Rakyat yang buta politik, tidak tertipu dengan
garangnya kucing dalam karung. Presiden dipilih langsung oleh masyarakat
melalui Pilpres pertama 2004, semakin membuktikan bahwa rakyat hanya melihat
siapa bisa berbuat apa. Bukan politik balas jasa, karena sudah terbukti
dampaknya.
Modal pengalaman jadi wakil presiden dan sekaligus
presiden dalam satu periode bukan jaminan rakyat akan memilihnya di Pilpres
2004. Bahkan semangat merasa bisa jadi pemimpin, mengulang kejadian Pilpres
2004 di Pilpres 2009. Sanjungan ayahnya yang mengatakan dia anak pintar,
menjadikan logika politiknya tidak pintar, menghasilkan kalkulasi pilitiknya
tidak pintar.
Dikotomi Politik
Sekali lagi, kawanan tukang/ahli survei, alumni dan
lulusan PT internasional, tetap tabah tak mau menyelidiki maupun meyidik dampak
presiden dari militer, SBY menjabat presiden RI ke-6 dua periode 2004-2009 dan
2009-2014 atau satu dekade. Entah ilmunya tidak mempan, mungkin nyalinya
terkuras habis, atau bayarannya tak seimbang dengan resikonya, kawanan
tukang/ahli survei lebih memilih pura-pura tidak peduli.
Terjadi revolusi trias politika, kubu legislatif yang
100% pekerja partai, tanpa malu dan sungkan menjadi dominan. Melebih eksekutif
yang kendalikan pekerja partai dan dilengkapi kalangan proefsional. Mengambil
alih wewenang yudikatif. Kinerja dan kiprah legislatif melebihi fungsinya
sebagai legislasi.
SBY ditelikung dari dalam, kader Partai Demokrat, yang
jauh dari budaya malu, melakukan tipikor. Kaum Hawa tidak mau ketinggalan
langkah cepat kaya. Setan pun bingung karena merasa tidak membisiki mereka.
Ritual Politik
Ekonomi dan politik merupakan pasangan tidak resmi
yang bisa menentukan nasib kehidupan bermasyarakat, berbangsa dan bernegara.
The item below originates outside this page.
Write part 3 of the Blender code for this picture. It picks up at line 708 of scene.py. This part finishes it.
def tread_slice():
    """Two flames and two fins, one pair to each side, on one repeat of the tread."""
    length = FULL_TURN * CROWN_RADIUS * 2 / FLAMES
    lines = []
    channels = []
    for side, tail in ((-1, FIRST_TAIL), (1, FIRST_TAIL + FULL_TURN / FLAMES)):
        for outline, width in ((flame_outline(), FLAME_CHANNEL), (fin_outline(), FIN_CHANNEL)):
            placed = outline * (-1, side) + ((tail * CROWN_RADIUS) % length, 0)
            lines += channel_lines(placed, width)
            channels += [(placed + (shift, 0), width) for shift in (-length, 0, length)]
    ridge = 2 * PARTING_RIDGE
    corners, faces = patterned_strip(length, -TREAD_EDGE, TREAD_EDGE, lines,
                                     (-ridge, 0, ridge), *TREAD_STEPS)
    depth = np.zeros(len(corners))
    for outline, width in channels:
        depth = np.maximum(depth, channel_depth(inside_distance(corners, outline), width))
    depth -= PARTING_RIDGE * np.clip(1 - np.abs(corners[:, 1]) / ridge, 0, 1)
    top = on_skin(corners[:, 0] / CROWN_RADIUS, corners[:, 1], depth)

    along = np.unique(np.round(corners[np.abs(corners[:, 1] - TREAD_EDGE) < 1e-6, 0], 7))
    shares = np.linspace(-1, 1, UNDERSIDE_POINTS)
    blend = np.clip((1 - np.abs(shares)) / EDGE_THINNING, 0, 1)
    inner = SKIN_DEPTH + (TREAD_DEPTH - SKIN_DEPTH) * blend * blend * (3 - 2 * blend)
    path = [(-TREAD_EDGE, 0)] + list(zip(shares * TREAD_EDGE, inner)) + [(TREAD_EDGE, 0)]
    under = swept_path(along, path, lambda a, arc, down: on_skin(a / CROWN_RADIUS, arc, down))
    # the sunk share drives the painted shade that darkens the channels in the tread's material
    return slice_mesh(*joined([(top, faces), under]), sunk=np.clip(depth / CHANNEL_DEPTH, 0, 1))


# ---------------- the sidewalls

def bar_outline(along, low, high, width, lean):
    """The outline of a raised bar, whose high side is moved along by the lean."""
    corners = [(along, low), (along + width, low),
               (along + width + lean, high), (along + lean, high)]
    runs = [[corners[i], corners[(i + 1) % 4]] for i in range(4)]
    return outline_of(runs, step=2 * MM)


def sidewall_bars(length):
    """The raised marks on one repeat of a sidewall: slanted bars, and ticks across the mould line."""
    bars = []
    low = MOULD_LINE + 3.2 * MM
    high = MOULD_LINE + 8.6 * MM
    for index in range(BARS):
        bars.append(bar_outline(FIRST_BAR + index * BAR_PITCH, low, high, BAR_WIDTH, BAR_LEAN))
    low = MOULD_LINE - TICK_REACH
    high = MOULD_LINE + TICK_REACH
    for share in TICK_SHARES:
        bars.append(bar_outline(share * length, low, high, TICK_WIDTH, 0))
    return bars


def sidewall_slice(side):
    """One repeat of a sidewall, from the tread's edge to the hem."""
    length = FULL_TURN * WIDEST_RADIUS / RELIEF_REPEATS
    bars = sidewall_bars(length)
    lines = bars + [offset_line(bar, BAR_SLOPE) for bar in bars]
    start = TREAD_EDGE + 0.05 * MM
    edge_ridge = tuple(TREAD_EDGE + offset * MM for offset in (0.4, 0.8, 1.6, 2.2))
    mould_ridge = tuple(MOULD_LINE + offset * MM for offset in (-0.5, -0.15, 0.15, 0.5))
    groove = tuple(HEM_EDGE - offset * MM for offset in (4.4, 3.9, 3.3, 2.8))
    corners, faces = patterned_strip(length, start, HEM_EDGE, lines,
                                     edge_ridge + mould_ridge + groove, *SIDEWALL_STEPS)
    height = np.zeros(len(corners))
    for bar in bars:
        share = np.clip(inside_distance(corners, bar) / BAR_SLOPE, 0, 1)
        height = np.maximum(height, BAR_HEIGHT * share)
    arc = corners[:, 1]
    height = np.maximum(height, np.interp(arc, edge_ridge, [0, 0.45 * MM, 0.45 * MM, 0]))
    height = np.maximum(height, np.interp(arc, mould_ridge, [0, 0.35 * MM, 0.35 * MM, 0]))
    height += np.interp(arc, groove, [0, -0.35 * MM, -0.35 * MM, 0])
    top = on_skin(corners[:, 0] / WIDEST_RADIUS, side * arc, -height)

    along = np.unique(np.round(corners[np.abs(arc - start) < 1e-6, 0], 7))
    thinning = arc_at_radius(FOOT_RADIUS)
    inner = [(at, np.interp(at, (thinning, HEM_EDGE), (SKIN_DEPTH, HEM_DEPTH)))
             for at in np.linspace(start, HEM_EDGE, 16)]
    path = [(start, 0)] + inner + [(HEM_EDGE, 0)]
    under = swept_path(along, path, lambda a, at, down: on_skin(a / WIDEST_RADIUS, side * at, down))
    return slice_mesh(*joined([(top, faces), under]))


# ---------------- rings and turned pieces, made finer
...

Pelaku ekonomi, walau lulusan universitas negara Paman Sam, semakin meyakinkan
untuk terjebak dogma, doktrin dan dikte kemauan investor. Indonesia tidak
mempunyai posisi tawar untuk menyeleksi masuknya barang bekas/buangan atau
barang abal-abal, dengan dalih area perdagangan bebas.
Investor politik melirik Indonesia untuk kepentingan
jangka panjang. Ada skenario standar/pesimis, moderat sampai ideal/optimis yang
akan dipraktekkan. Kawanan parpolis, dengan platform nasional, agama atau
gado-gado tidak mempunyai posisi tawar menyikapi Pemilu Rabu 9 April 2014,
terlebih Pilpres Rabu 9 Juli 2014.
Entah yang ke berapa kali, kawanan tukang/ahli survei,
tidak merinci kelompok masyarakat seperti apa yang menjadi pemilih, tidak mau
jadi golput. Mengacu serial TV di zaman Orde Baru, khususnya super hero, yang
tokohnya wanita. Kaum Hawa, yang bukan minoritas di tanah air, merasa terwakili
oleh kedigdayaan sang jago (padahal wanita).
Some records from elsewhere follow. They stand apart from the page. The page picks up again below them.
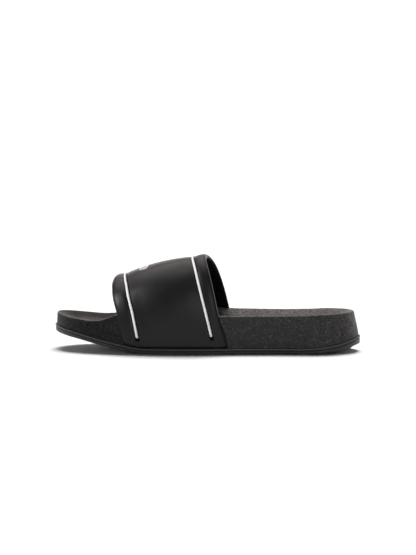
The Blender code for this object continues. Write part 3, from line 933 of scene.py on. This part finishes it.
def outsole_rows():
    """Rows from the middle of the underside, out to its edge, up the band with its rib, and over the top.
    Height is the underside's or the ledge's own curve along the shoe, and the channels are taken out of the
    rows inside the border. Along the shoe's sides the border keeps each point's own X, so that the channels'
    edges stay straight."""
    loop = SoleLoop(tread_edges())
    side_slant = 0.25
    channel_end = 0.004

    def channelled(x, _y=0):
        return underside(x) + tread_depth_at(x)

    border = loop.inset(TREAD_BORDER, underside)
    keep_x = np.column_stack([loop.points[:, 0], border[:, 1]])
    along_side = (np.abs(loop.outward[:, 0]) < side_slant)[:, None]
    border_xy = np.where(along_side, keep_x, border[:, :2])
    border = np.column_stack([border_xy, underside(border_xy[:, 0])])
    inner_xy = border_xy + (loop.spine - border_xy) * channel_end
    inner = np.column_stack([inner_xy, channelled(border_xy[:, 0])])
    rows = [loop.to_spine(inner, share, channelled) for share in (1.0, 0.66, 0.33)]
    rows += [inner, border, loop.inset(BAND_INSET + SOLE_EDGE_ROUND, underside)]
    for turn in np.radians([22, 45, 67, 90]):
        inset = BAND_INSET + SOLE_EDGE_ROUND * (1 - math.sin(turn))
        rows.append(loop.inset(inset, underside, SOLE_EDGE_ROUND * (1 - math.cos(turn))))
    lower_top = RIB_HEIGHT + RIB_GROOVE
    for share in (0.33, 0.66, 0.95):
        rows.append(loop.inset(BAND_INSET, lambda x, _y, share=share: (
            underside(x) + SOLE_EDGE_ROUND
            + share * (ledge(x) - lower_top - underside(x) - SOLE_EDGE_ROUND))))
    band = (
        (BAND_INSET + 0.12 * MM, lower_top),
        (LIP / 2 + 0.3 * MM, lower_top - 0.18 * RIB_GROOVE),
        (LIP / 2 + BAND_INSET, lower_top - 0.4 * RIB_GROOVE),
        (LIP / 2 + BAND_INSET, RIB_HEIGHT + 0.25 * RIB_GROOVE),
        (LIP / 2, RIB_HEIGHT + 0.1 * RIB_GROOVE),
        (0.15 * MM, RIB_HEIGHT - 0.05 * RIB_GROOVE),
        (0.0, RIB_HEIGHT - 0.3 * RIB_GROOVE),
        (0.0, 0.55 * RIB_HEIGHT),
        (0.02 * MM, 0.35 * RIB_HEIGHT),
        (0.12 * MM, 0.17 * RIB_HEIGHT),
        (0.28 * MM, 0.05 * RIB_HEIGHT),
        (0.5 * MM, 0.0),
        (LIP, 0.0),
        (LIP + 2 * MM, 0.0),
    )
    rows += [loop.inset(inset, ledge, -drop) for inset, drop in band]
    top = rows[-1]
    rows += [loop.to_spine(top, share, ledge) for share in (0.5, 1.0)]
    return rows


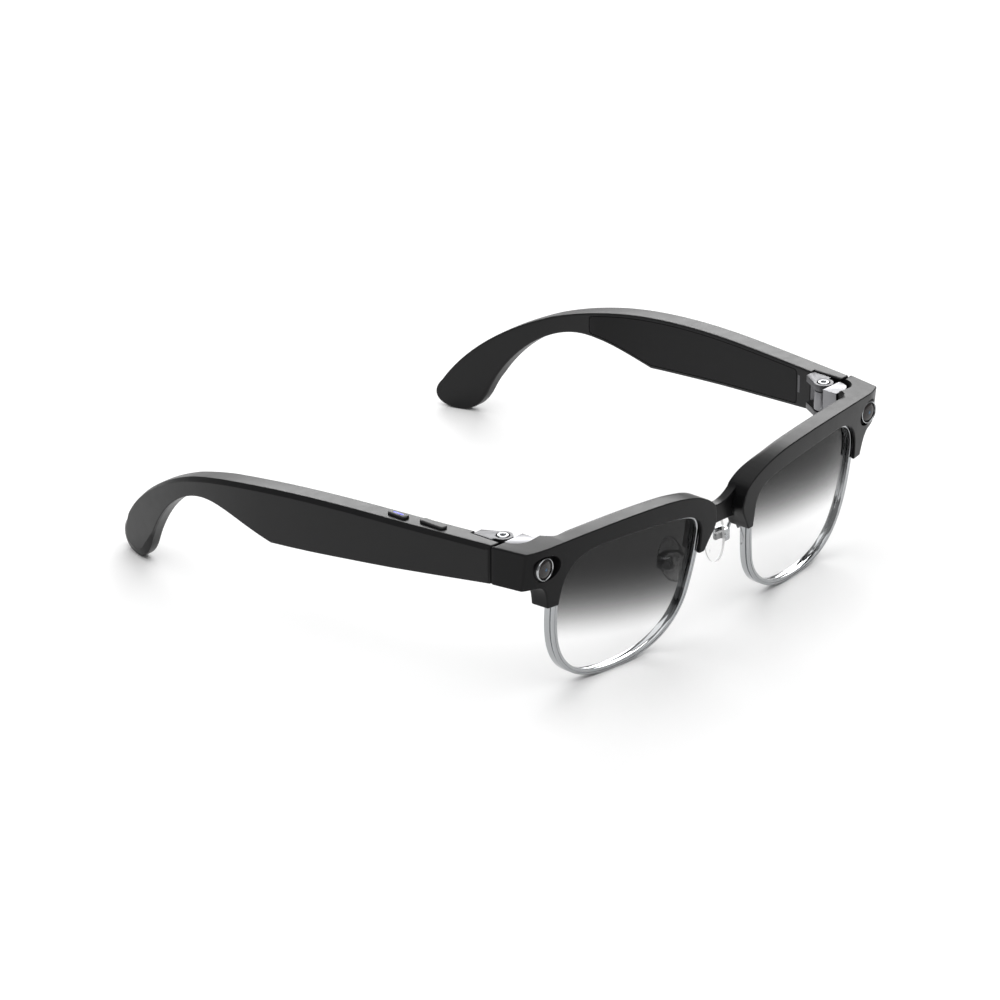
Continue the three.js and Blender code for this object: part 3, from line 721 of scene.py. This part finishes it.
# ---------------------------------------------------------------- temples
TOP_EDGE = Line(TEMPLE_FRONT, TOP_Z).to((20, 43.42), (30, 43.33), (38, 43.26), (46, 43.2)) \
    .curve((78, 42.8), (98, 39.2), (112, 34), 30).curve((129, 27), (140, 18), (146.3, 8), 24).points
TIP_EDGE = Line(146.3, 8).curve((149.5, 4.5), (148, 0), (141.5, 0), 20) \
    .curve((137, 0), (134, 2.5), (132, 7.5), 16).points
UNDER_EDGE = Line(132, 7.5).curve((126.5, 20), (115, 30.1), (103, 30.6), 24) \
    .curve((96, 30.9), (88, 28), (79, 26.1), 18).to((66, 27.3), (53, 28.6), (40, 29.8), (24, 31.47)) \
    .to((TEMPLE_FRONT, ENDPIECE_BOTTOM)).points


CHAMFER_END, CHAMFER_FADE = 140, 30
TIP_PATCH_TOP, TIP_PATCH_FADE, HOOK_FROM = 11, 6, 120


def temple_shape(thick):
    """Places a flat slab of the temple: u is Y, depth runs from the outer face inwards, v is Z."""
    def shape(y, depth, z):
        if depth < thick / 2:
            return outer_x(y) - depth * lean_at(y), y, z
        inner = LEAF_SPACE["x"] if y < LEAF_SPACE["y"] else inner_x(y)
        return inner + (thick - depth) * lean_at(y), y, z
    return shape


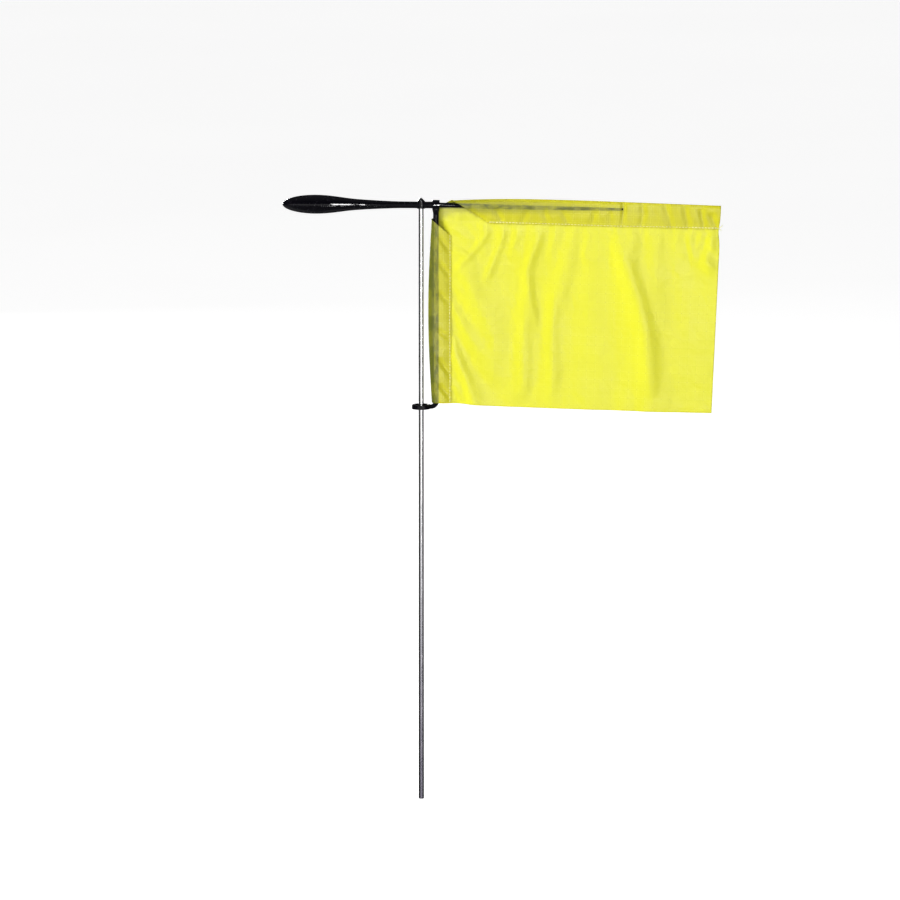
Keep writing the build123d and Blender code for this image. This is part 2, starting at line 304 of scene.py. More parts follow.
# %% [markdown]
# ## The rod's finish
# The rod is drawn stainless wire: bright, with very fine lines along its length from the die. Its
# colour is painted darker, to a violet grey, towards the foot: painted shade for the dimmer
# reflection low down. The lines are a noise stretched a hundred times along Z, and they only reach
# the bump and the roughness.

# %% Make the polished steel
steel, tree, shader = material("polished_rod_steel")
place = node(tree, "TexCoord").outputs["Object"]
drawn = node(tree, "VectorMath", {"operation": "MULTIPLY"}, i0=place, i1=(1.0, 1.0, 0.01))
lines = node(tree, "TexNoise", Vector=drawn.outputs[0], Scale=3200.0, Detail=3.0)
handled = use_group(tree, marks, Place=place, Scratch_Scale=1100.0, Smudge_Scale=55.0)
up_rod = node(tree, "SeparateXYZ", Vector=place).outputs["Z"]
patchy = node(tree, "TexNoise", Vector=place, Scale=38.0, Detail=3.0)
# Painted shade: the rod's colour goes from bright grey at the top to a violet grey towards the foot.
painted_shade_height = plus(tree, up_rod, times(tree, patchy.outputs[0], 0.05))
bright = ramp(tree, painted_shade_height, 0.02, 0.30)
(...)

Stigma uneducated people yang diterapkan kepada
pemilih Prof.Dr. Haji Rhoma Irama saat Pemilu 9 April 2014, apakah juga berlaku
pada pemilih Pilpres 9 Juli 2014. Banyak lapisan masyarakat, wong cilik, merasa
terwakili oleh jagoannya yang gemar blusukan.
Secara sadar dan nyata, arah politik Nusantara, bahasa
gaulnya politik luar negeri maupun politik dalam negeri, telah keblusuk
ke skenario investor politik. Trik dan intrik politik jelang sumpah jabatan
RI-1 dan RI-2 sudah membuktikan bahwa banyak pihak di dua kubu yang merasa
punya sayap. Belum-belum politik transaksional sudah tertebak aromanya. Semua
merasa punya andil.
Jika penguasa tunggal Orde Baru lihai memanfaatkan
orang pintar masuk jajaran pembantu presiden. SBY dimanfaatkan oleh orang yang
pandai-pandai tampil diri bagaikan emas (padahal loyang). Maka di periode
2014-2019 banyak orang yang pandai-pandai membawa diri dengan tidak memerankan
dirinya sendiri. Mengacu ramalan leluhur bahwa suatu saat akan terjadi naunsa kere
munggah bale.
Kita tetap optimis, karena hidup adalah proses, tidak
sekedar mengalir, kita
mengacu sebagian terjemahan [QS Ar Ra’d (13) : 11] : “Sesungguhnya Allah tidak merubah keadaan
sesuatu kaum sehingga mereka merubah keadaan yang ada pada diri mereka sendiri.”
Bukan berarti di
panggung politik tidak mengenal kalah atau menang. Kita yakin lima tahun ke
depan bukan milik kita, adalah hak generasi mendatang. [HaeN].